Problem requirements
Work out how many lines of the listing hold the string "Identity", then answer with that number and nothing else.

****

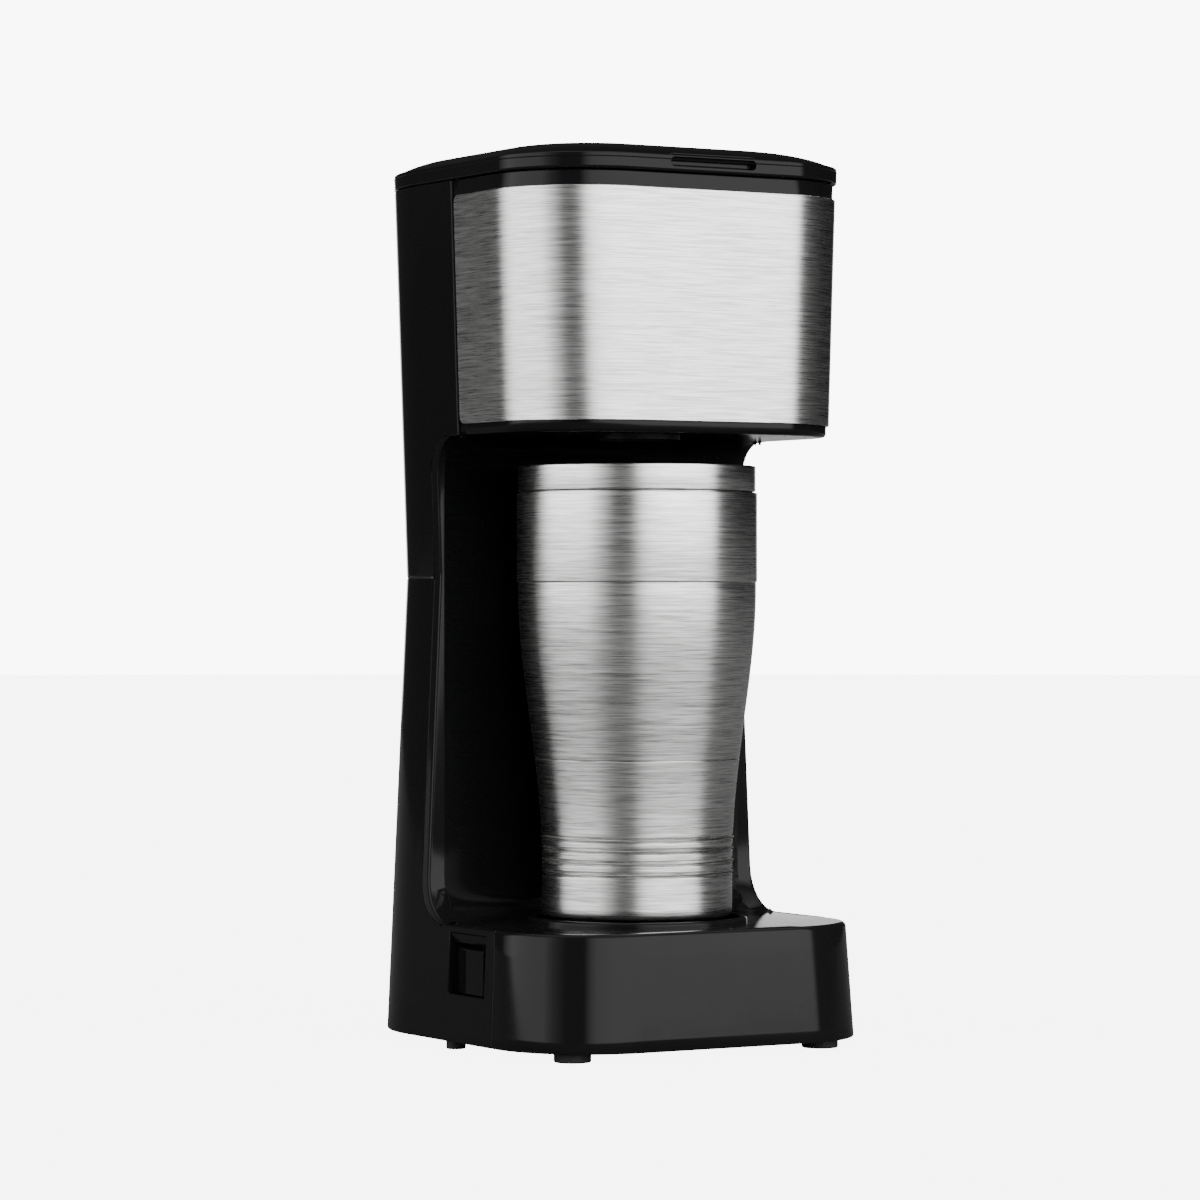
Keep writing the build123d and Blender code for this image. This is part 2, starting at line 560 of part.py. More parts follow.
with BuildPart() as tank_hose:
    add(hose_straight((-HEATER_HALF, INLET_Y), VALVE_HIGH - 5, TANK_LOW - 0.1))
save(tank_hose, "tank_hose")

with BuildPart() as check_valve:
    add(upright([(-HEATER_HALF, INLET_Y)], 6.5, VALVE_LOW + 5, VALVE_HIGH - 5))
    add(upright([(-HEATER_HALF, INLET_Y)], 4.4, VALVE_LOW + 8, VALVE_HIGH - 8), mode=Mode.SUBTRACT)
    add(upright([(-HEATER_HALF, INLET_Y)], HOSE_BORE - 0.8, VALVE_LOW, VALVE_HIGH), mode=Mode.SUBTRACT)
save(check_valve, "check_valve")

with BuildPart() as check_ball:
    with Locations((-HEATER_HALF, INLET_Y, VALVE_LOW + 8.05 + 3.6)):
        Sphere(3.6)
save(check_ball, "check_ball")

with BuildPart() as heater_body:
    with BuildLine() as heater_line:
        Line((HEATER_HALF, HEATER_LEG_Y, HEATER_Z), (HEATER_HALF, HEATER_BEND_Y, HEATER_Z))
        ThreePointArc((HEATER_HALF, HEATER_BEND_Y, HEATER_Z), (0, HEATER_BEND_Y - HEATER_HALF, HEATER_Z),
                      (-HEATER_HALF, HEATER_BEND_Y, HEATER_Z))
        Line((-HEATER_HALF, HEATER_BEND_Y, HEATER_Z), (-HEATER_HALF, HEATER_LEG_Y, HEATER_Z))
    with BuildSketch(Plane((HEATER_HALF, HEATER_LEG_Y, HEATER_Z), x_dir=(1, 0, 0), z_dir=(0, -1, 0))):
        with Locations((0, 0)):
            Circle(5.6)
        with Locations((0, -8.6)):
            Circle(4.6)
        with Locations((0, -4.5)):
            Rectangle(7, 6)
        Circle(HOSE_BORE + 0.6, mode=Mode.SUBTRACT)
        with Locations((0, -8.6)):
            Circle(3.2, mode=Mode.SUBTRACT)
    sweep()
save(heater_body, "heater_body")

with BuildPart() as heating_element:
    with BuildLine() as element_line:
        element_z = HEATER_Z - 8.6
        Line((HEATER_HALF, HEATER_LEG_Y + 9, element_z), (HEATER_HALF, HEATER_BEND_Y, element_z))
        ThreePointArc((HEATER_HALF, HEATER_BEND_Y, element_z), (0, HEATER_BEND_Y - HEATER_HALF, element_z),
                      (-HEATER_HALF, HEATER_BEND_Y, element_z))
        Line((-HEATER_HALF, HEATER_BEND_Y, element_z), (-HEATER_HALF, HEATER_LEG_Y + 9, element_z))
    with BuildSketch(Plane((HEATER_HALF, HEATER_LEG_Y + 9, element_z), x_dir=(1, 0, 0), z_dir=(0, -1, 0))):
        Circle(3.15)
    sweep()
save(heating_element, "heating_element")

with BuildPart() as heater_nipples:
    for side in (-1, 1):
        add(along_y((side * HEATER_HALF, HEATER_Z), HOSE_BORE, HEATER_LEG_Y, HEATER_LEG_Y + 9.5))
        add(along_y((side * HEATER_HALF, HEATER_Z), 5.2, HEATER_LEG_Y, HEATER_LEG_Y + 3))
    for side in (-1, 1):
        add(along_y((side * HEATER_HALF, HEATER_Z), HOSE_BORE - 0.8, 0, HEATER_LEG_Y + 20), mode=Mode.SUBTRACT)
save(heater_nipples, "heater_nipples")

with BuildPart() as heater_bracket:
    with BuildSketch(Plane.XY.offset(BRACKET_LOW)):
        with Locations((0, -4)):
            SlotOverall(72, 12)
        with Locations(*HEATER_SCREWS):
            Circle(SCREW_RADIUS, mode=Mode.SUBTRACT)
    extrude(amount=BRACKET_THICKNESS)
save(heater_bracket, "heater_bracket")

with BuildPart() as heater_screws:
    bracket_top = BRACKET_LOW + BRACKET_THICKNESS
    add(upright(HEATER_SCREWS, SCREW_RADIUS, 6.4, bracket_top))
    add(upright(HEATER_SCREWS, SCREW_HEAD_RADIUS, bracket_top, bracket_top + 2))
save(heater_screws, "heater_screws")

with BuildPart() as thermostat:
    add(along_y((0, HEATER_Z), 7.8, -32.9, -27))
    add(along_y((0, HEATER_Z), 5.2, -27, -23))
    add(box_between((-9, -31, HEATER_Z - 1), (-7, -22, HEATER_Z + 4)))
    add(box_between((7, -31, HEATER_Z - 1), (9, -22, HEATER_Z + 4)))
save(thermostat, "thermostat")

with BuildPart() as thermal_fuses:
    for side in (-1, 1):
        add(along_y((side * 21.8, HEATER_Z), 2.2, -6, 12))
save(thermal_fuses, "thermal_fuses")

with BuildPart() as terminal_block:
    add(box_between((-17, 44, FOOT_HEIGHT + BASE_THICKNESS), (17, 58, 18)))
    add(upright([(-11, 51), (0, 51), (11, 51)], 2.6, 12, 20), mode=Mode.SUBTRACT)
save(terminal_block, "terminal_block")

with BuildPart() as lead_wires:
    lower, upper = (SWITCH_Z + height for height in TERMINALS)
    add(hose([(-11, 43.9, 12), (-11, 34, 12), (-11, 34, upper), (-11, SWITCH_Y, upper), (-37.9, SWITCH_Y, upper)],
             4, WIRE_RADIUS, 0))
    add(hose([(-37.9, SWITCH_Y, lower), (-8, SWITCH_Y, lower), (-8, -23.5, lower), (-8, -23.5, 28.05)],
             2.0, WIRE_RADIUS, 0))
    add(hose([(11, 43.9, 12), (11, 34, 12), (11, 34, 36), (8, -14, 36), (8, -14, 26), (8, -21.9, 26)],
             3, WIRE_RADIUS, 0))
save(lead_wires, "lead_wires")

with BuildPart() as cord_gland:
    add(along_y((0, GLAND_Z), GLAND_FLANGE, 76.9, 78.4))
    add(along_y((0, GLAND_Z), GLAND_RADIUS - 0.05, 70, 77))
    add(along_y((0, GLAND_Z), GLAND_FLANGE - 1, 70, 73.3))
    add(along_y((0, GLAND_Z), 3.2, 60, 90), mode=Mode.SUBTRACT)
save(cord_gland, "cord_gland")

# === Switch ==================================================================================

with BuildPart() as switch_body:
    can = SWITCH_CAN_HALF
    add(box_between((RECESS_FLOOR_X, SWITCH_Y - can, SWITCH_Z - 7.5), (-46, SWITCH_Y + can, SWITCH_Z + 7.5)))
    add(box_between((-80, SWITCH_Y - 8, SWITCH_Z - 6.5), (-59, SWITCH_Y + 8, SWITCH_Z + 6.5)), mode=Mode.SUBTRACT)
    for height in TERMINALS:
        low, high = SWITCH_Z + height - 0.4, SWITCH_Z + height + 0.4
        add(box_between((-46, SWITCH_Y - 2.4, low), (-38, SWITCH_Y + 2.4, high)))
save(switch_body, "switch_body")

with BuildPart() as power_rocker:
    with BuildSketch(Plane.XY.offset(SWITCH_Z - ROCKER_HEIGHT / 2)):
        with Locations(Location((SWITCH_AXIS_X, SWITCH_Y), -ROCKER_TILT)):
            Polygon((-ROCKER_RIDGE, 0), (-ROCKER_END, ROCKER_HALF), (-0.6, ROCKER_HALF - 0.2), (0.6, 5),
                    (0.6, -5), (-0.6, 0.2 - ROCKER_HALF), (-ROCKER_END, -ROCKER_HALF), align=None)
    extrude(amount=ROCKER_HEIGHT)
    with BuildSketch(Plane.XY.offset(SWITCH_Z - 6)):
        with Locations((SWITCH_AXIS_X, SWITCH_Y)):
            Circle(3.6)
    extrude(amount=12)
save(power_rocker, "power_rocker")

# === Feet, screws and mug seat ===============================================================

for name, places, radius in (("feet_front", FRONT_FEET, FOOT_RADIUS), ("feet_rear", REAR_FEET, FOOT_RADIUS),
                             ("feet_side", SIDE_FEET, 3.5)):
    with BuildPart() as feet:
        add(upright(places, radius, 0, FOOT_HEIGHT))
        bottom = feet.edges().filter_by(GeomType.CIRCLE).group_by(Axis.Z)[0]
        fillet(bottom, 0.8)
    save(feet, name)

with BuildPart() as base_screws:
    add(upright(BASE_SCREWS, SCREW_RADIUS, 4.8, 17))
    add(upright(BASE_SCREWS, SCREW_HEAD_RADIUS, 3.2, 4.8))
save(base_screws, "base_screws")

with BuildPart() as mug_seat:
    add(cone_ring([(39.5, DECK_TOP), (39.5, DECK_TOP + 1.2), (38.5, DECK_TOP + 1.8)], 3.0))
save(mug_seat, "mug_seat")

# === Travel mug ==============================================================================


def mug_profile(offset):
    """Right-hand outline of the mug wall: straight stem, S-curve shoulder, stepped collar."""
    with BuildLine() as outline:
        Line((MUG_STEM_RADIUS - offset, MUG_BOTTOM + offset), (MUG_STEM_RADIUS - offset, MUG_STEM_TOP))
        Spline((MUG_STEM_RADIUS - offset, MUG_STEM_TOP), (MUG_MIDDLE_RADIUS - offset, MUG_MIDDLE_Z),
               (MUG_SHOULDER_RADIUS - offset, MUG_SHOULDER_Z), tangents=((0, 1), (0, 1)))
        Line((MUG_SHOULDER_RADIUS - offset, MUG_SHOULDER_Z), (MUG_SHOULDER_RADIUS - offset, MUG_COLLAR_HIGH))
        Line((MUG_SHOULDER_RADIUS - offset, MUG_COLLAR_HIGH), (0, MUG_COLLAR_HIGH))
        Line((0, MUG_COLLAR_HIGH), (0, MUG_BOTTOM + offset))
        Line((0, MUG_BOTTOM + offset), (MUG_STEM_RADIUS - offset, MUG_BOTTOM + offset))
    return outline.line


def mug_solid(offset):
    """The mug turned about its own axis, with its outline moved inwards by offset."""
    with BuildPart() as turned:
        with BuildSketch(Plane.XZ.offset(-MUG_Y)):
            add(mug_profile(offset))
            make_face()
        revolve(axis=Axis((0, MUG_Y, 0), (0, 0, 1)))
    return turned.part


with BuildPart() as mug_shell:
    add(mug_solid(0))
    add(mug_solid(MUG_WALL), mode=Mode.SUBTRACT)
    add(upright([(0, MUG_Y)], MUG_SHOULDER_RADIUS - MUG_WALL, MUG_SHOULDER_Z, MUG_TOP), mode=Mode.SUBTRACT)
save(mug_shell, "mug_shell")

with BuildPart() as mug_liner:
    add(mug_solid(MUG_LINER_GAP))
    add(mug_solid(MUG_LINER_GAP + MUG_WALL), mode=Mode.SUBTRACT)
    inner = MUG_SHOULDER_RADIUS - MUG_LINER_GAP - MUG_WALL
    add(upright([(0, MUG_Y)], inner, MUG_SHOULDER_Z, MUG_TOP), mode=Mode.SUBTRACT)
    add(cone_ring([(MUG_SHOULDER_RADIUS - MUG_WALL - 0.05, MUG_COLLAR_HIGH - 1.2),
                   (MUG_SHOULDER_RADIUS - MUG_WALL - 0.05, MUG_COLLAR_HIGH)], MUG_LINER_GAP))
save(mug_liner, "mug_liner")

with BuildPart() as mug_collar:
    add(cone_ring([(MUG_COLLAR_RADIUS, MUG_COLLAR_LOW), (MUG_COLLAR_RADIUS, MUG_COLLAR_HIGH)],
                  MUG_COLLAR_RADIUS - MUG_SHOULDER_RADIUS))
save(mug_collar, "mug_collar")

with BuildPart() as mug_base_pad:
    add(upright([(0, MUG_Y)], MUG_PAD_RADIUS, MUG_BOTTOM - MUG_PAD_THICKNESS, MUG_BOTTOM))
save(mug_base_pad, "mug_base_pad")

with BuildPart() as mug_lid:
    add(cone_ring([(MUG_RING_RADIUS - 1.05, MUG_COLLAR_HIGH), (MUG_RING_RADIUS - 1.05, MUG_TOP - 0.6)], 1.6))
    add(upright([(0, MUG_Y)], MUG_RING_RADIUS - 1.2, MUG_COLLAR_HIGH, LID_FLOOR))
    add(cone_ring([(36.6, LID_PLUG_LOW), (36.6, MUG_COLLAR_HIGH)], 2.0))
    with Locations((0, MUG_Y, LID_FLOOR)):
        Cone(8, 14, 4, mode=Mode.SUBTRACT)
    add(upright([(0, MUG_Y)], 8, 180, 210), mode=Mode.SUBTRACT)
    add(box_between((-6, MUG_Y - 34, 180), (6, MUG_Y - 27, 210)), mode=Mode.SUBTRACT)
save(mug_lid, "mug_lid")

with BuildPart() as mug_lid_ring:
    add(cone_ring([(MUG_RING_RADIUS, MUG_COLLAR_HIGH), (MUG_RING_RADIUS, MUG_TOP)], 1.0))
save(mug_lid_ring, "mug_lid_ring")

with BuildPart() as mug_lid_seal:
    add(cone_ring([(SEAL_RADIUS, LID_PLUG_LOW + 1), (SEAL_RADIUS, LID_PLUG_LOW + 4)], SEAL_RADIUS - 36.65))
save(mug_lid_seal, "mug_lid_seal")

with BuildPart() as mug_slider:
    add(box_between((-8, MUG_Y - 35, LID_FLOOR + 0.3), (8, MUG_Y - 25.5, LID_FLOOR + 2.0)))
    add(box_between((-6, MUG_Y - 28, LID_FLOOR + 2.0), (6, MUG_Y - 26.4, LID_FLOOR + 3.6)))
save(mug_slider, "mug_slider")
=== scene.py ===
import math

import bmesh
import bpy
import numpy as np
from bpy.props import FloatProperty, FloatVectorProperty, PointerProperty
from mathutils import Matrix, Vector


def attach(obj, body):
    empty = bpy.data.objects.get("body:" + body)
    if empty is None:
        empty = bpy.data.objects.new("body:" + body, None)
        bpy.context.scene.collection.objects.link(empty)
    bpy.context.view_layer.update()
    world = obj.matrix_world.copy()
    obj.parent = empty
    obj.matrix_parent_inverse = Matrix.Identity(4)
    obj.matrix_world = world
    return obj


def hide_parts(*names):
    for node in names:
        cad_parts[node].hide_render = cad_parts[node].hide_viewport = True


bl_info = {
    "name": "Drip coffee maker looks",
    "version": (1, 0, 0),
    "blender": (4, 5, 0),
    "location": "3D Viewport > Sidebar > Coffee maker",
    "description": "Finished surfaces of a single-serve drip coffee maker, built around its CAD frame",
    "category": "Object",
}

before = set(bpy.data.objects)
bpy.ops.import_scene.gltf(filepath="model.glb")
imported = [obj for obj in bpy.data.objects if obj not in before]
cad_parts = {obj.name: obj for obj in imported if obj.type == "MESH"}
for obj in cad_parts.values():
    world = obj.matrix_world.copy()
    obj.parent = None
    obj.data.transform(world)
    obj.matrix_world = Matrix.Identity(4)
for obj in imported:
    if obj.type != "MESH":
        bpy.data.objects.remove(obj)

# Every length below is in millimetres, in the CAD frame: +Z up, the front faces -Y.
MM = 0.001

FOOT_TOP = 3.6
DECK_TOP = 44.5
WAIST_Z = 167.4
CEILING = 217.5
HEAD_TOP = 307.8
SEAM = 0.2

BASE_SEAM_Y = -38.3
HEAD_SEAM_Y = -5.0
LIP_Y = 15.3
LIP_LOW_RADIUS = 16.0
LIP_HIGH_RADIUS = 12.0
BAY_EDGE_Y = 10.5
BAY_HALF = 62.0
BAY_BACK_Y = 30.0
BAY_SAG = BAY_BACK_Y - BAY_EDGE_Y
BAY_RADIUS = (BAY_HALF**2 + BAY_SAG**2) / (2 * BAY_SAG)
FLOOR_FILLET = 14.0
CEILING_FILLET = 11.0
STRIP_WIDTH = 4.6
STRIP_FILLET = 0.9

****

Task result
2